_Aim_.
Using the data below, repeat all of it precisely.

_Recorded information_.

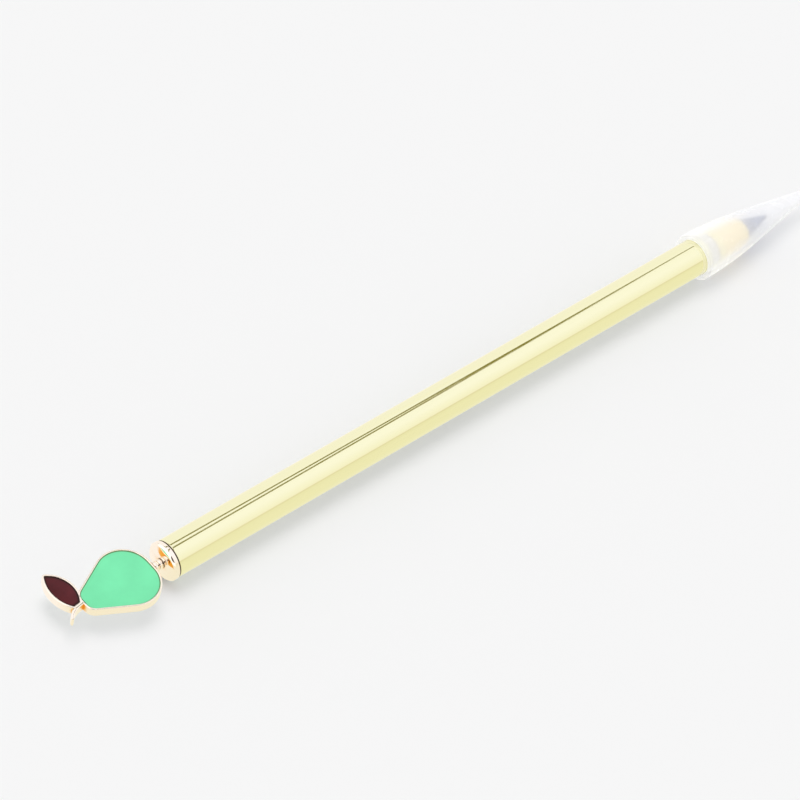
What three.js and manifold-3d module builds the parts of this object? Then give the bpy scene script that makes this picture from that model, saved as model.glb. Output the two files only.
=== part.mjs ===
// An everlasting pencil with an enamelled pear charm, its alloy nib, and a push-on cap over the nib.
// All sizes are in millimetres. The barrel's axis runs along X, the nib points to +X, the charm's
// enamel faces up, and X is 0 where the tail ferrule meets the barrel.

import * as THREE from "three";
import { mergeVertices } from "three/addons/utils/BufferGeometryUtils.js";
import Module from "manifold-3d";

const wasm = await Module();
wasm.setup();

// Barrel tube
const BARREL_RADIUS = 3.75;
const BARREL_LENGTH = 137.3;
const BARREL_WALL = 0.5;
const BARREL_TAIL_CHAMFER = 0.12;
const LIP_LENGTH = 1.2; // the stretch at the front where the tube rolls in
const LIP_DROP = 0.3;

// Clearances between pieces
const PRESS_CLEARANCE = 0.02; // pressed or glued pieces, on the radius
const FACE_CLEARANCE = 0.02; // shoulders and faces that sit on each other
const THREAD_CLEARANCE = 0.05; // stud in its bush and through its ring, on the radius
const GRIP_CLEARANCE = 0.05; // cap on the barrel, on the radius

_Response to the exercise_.
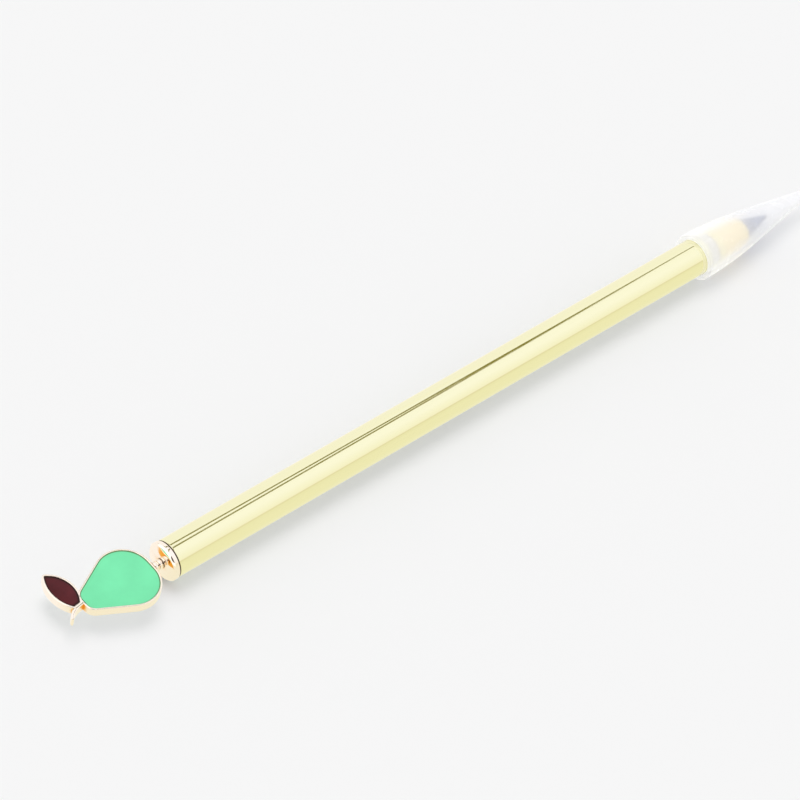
What three.js and manifold-3d module builds the parts of this object? Then give the bpy scene script that makes this picture from that model, saved as model.glb. Output the two files only.
=== part.mjs ===
// An everlasting pencil with an enamelled pear charm, its alloy nib, and a push-on cap over the nib.
// All sizes are in millimetres. The barrel's axis runs along X, the nib points to +X, the charm's
// enamel faces up, and X is 0 where the tail ferrule meets the barrel.

import * as THREE from "three";
import { mergeVertices } from "three/addons/utils/BufferGeometryUtils.js";
import Module from "manifold-3d";

const wasm = await Module();
wasm.setup();

// Barrel tube
const BARREL_RADIUS = 3.75;
const BARREL_LENGTH = 137.3;
const BARREL_WALL = 0.5;
const BARREL_TAIL_CHAMFER = 0.12;
const LIP_LENGTH = 1.2; // the stretch at the front where the tube rolls in
const LIP_DROP = 0.3;

// Clearances between pieces
const PRESS_CLEARANCE = 0.02; // pressed or glued pieces, on the radius
const FACE_CLEARANCE = 0.02; // shoulders and faces that sit on each other
const THREAD_CLEARANCE = 0.05; // stud in its bush and through its ring, on the radius
const GRIP_CLEARANCE = 0.05; // cap on the barrel, on the radius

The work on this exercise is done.